Stochastic Gradient Ascent

Stochastic Gradient Ascent–based optimizers

maxSGA(fn = NULL, grad = NULL, hess = NULL, start,
       nObs,
       constraints = NULL, finalHessian = FALSE, 
       fixed = NULL, control=NULL, ... )
maxAdam(fn = NULL, grad = NULL, hess = NULL, start,
        nObs,
        constraints = NULL, finalHessian = FALSE, 
        fixed = NULL, control=NULL, ... )

Arguments

fn

the function to be maximized. As the objective function values are not directly used for optimization, this argument is optional, given grad is provided. It must have the parameter vector as the first argument, and it must have an argument index to specify the integer index of the selected observations. It must return either a single number, or a numeric vector (this is is summed internally). If the parameters are out of range, fn should return NA. See details for constant parameters.

fn may also return attributes "gradient" and/or "hessian". If these attributes are set, the algorithm uses the corresponding values as gradient and Hessian.

grad

gradient of the objective function. It must have the parameter vector as the first argument, and it must have an argument index to specify the integer index of selected observations. It must return either a gradient vector of the objective function, or a matrix, where columns correspond to individual parameters. The column sums are treated as gradient components. If NULL, finite-difference gradients are computed. If fn returns an object with attribute gradient, this argument is ignored.
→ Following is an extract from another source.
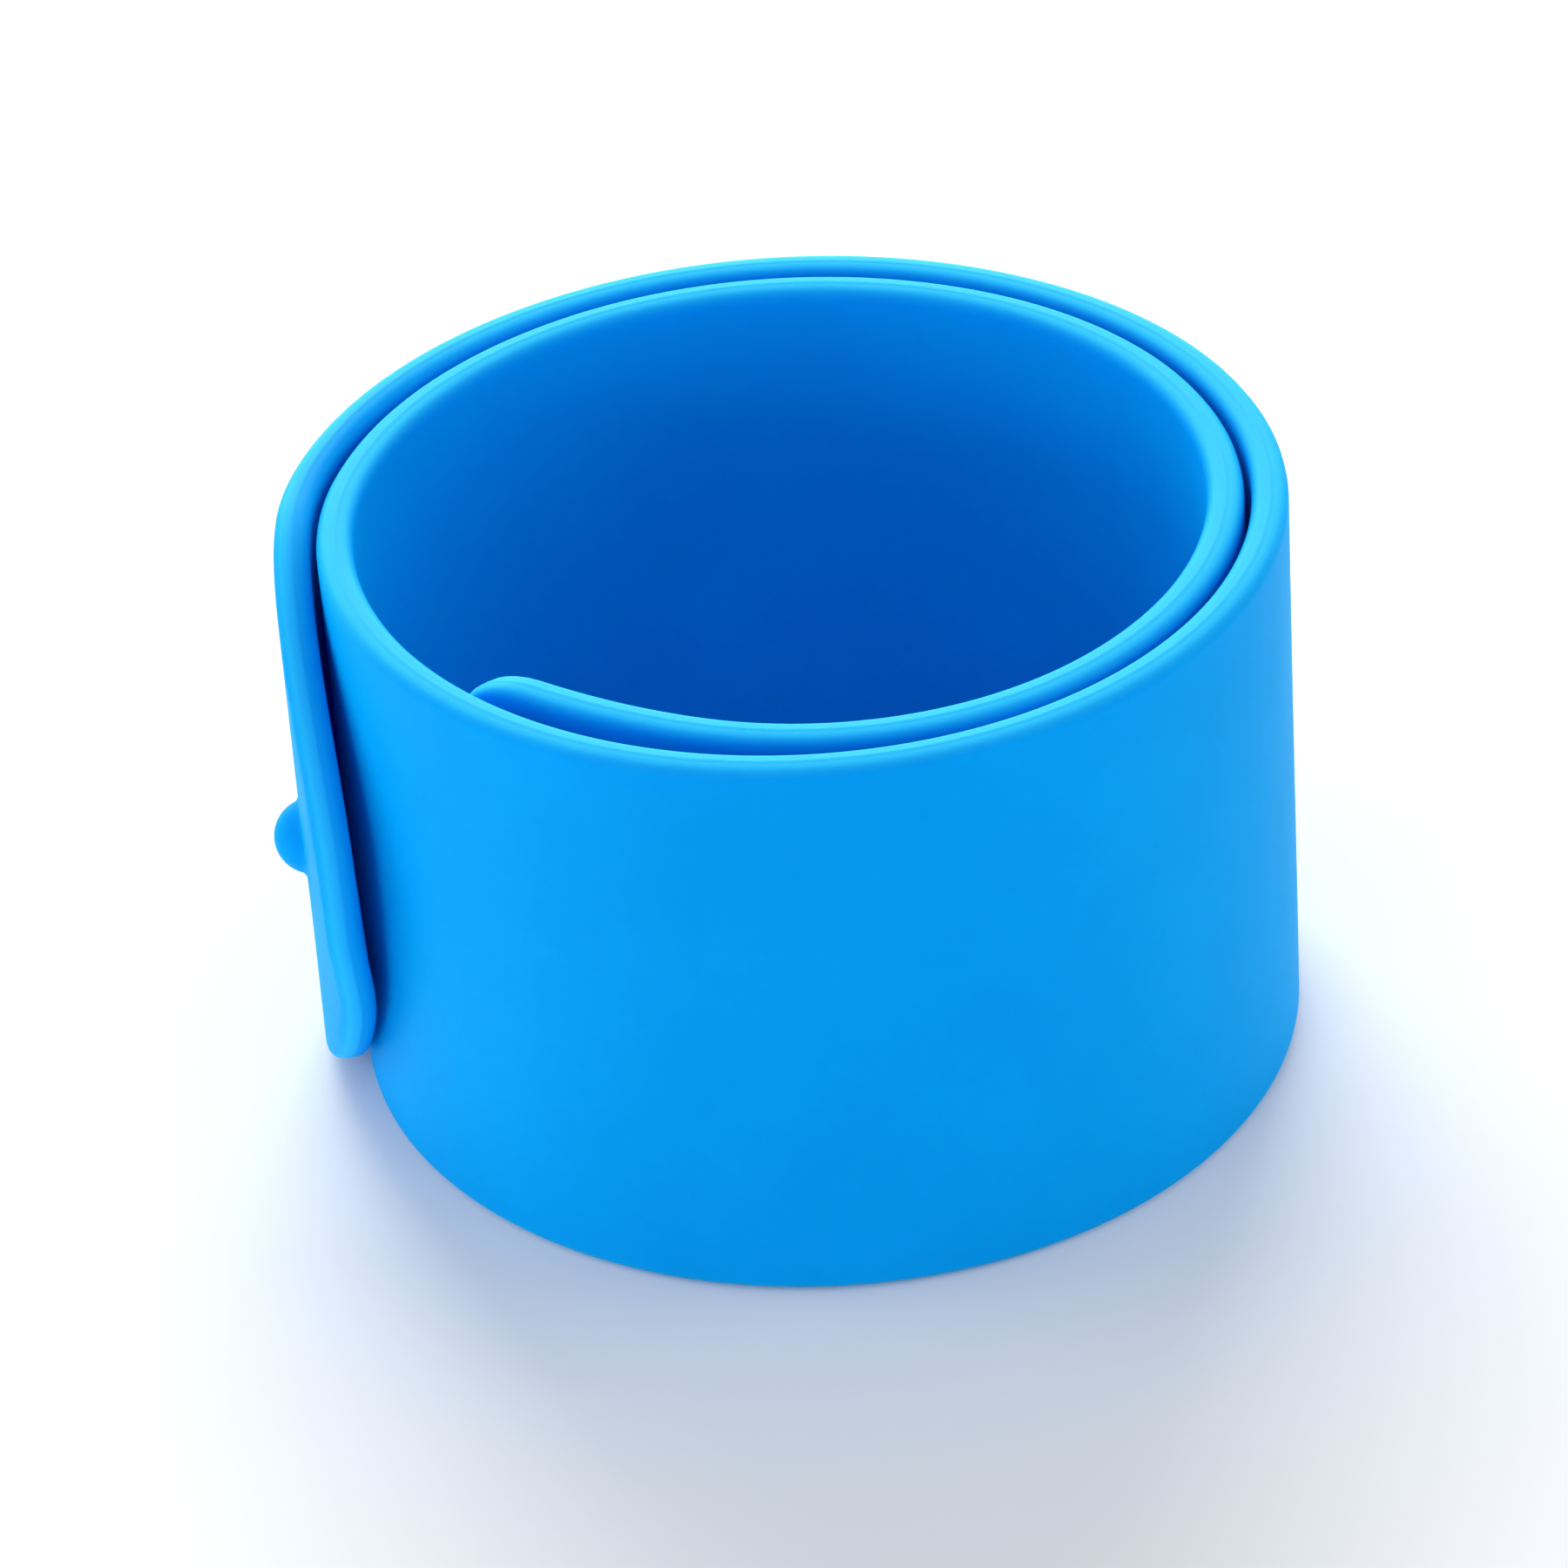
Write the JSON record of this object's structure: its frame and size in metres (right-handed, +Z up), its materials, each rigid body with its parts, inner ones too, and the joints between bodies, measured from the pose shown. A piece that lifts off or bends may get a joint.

If grad is not supplied, it is computed by finite-difference method using fn. However, this is only adviseable for small-scale tests, not for any production run. Obviously, fn must be correctly defined in that case.

hess

Hessian matrix of the function. Mainly for compatibility reasons, only used for computing the final Hessian if asked to do so by setting finalHessian to TRUE. It must have the parameter vector as the first argument and it must return the Hessian matrix of the objective function. If missing, either finite-difference Hessian, based on gradient or BHHH approach is computed if asked to do so.

start

initial parameter values. If these have names, the names are also used for results.

nObs

number of observations. This is used to partition the data into individual batches. The resulting batch indices are forwarded to the grad function through the argument index.

constraints

either NULL for unconstrained optimization or a list with two components. The components may be either eqA and eqB for equality-constrained optimization \(A \theta + B = 0\); or ineqA and ineqB for inequality constraints \(A \theta + B > 0\). More than one row in ineqA and ineqB corresponds to more than one linear constraint, in that case all these must be zero (equality) or positive (inequality constraints). The equality-constrained problem is forwarded to sumt, the inequality-constrained case to constrOptim2.

finalHessian

how (and if) to calculate the final Hessian. Either FALSE (do not calculate), TRUE (use analytic/finite-difference Hessian) or "bhhh"/"BHHH" for the information equality approach. The latter approach is only suitable when working with a log-likelihood function, and it requires the gradient/log-likelihood to be supplied by individual observations.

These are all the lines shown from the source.